Neve e “Jûhyô” do Monte Zaô Ameaçados
24 de novembro de 2010
Por: Naomi Doy | Seção: Depoimentos | Tags: Cancun-México, COP-16, mudanças climáticas, província de Yamagata, Zaô-san
Na região profunda de Tohoku, a nordeste de Honshu, entre as províncias de Yamagata e Miyagi, ergue-se, bela e majestosa, a outrora isolada Cordilheira Zaô, com suas montanhas de abetos e pinheiros eternamente cobertas de neve e seu silêncio de milênios. Hoje, suas estações de esqui e spa-onsens (termas) se tornaram hits para esportistas e turistas.

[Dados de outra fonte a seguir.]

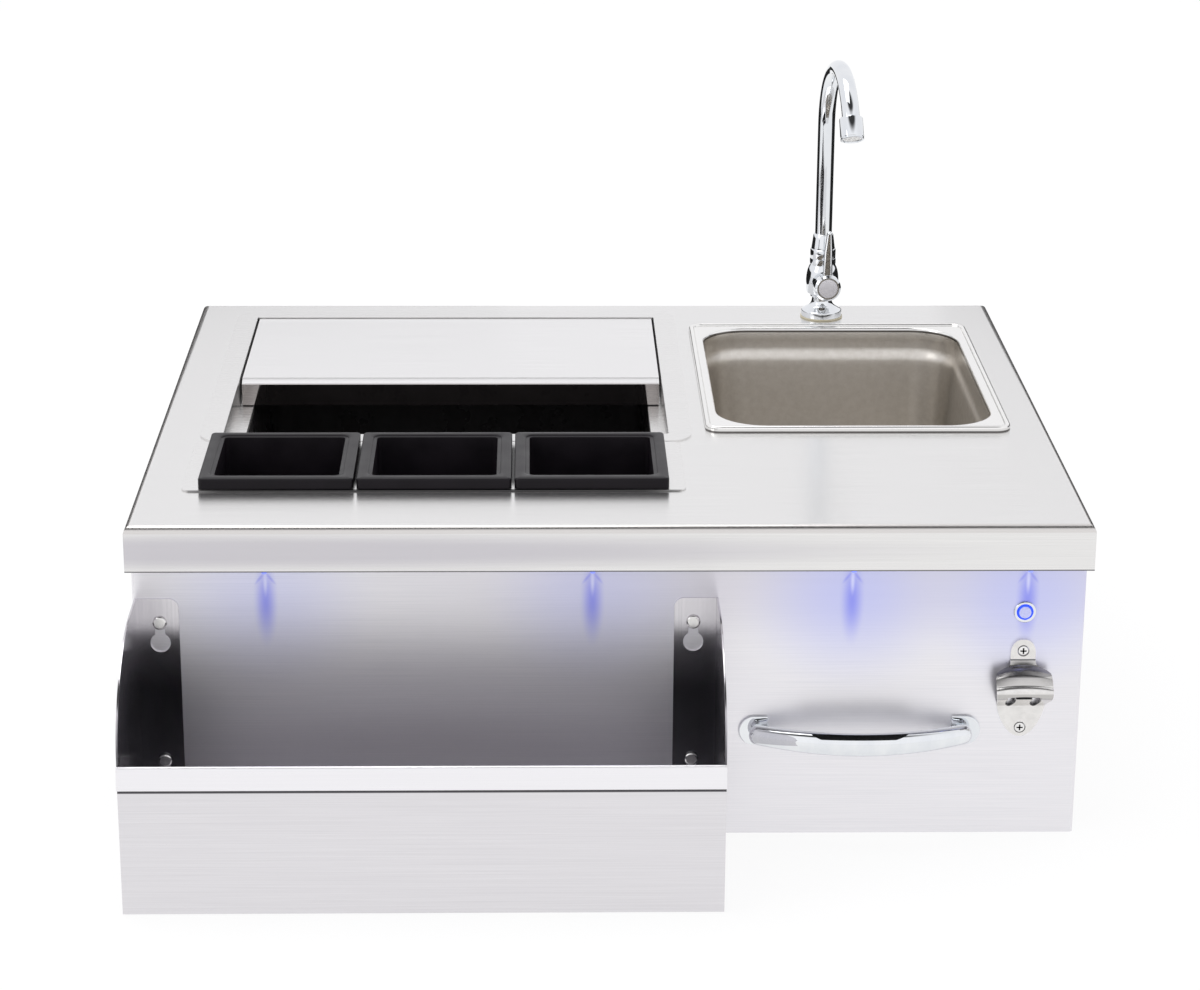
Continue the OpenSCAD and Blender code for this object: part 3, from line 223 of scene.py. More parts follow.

O que torna as Montanhas Zaô únicas no mundo, porém, é o fenômeno chamado jûhyô – maravilha da natureza que pode ser vista em algumas das altas montanhas da cadeia durante os meses mais frios, entre dezembro e março. Condições climáticas típicas locais colaboram para que as camadas de neve que caem sobrepostas nos galhos se congelem e se cristalizem, tomando estranhas formas de “monstros de gelo”. A neve extremamente úmida do Mar do Japão, carregada do noroeste pela gélida e forte corrente siberiana, se “gruda” nos galhos fechados das coníferas. Com a temperatura permanecendo a -5ºC, o jûhyiô se conserva por meses e continua a crescer com o acúmulo de mais neve, e a mudar de forma. Camadas de neve de dois a três metros costumam cobrir a região.
Conforme informa a NHK-TV, cientistas da Universidade de Yamagata alertam agora que, se o aquecimento global continuar avançando no passo atual, o fenômeno do jûhyiô na Cordilheira Zaô pode desaparecer dentro de quatro décadas. A pesquisa examinou a formação do jûhyiô usando dados e fotos datando desde começos do século XX, e constatou-se que, há 70 anos, o fenômeno podia ser observado a partir de 1.400 metros de altitude. Hoje, o jûhyiô só pode ser observado a partir de 1.600 metros. A montanha mais alta da cadeia tem 1.800 metros de altitude. Com o gradual aquecimento, a temperatura próxima ao cume aumentou uns 3ºC nos últimos 70 anos, cerca de 1ºC a cada 40 anos. Estudos avaliam que apenas mais um grau de aumento significaria o fim do fenômeno. Além do mais, o período em que se pode observá-lo se encurtou em mais de 60 dias, se comparado aos dados de 70 anos atrás.
As Montanhas Zaô se tornaram atração nos últimos tempos com o aumento da facilidade de acesso (trens, boas estradas) e criação de luxuosa infraestrutura hoteleira e comodidades. Milhares de pessoas acorrem à região o ano inteiro para desfrutar da vista e dos esportes de inverno, onsen, yuki-mi (contemplação da neve) e, claro, do jûhyiô-mi. Esquiadores deslizam às centenas, até por entre as coníferas cobertas de jûhyiô. À noite, a misteriosa floresta de coníferas com suas estranhas formações são iluminadas (lighting up), para deleite dos turistas, coisa que não existia há 30, 40 anos. Seria certo culpar somente o aquecimento global? É o homem ultrapassando o satoyama, invadindo o habitat da mãe natureza.
Contundente artigo de Justin Gillis no suplemento do The New York Times/Folha de São Paulo (“O mar sobe e uma catástrofe espreita” – 22/Nov/2010), diz que “a inanição pode inundar cidades costeiras; cientistas tentam achar respostas para uma das perguntas atuais mais urgentes e discutidas: com que rapidez o gelo do mundo vai se derreter?” É visível a diminuição da faixa de areia mesmo em praias paulistas, nos últimos 30 ou 40 anos; em épocas de ressaca, é cada vez mais comum a maré invadir calçadas e jardins de casas, e destruir muros de arrimo à beira mar. Quando Al Gore (Nobel da Paz, 2007) lançou documentário denunciando o aquecimento global (Uma verdade inconveniente-2006), muita gente o considerou visionário ressentido pela derrota em eleição presidencial. Mas grandes e notáveis mudanças vêm ocorrendo assustadoramente nas geleiras da Groenlândia e da Antártida, tal como ele divulgava.
A partir de 2ª feira, dia 29 de novembro, a COP-16 vai se reunir em Cancun, México, para avaliar resultados e elaborar novas propostas que em 2012 substituirão o Protocolo de Quioto. Em 1997, quando o Protocolo foi proposto, alguns países se abstiveram de ratificá-lo, justamente os que mais emitem gases do efeito estufa. Entrementes, o Planeta vive uma emergência global na questão de mudanças climáticas. Cabe a cada um de nós a determinação de deixar ou não a herança de um lugar vegetável para as nossas futuras gerações.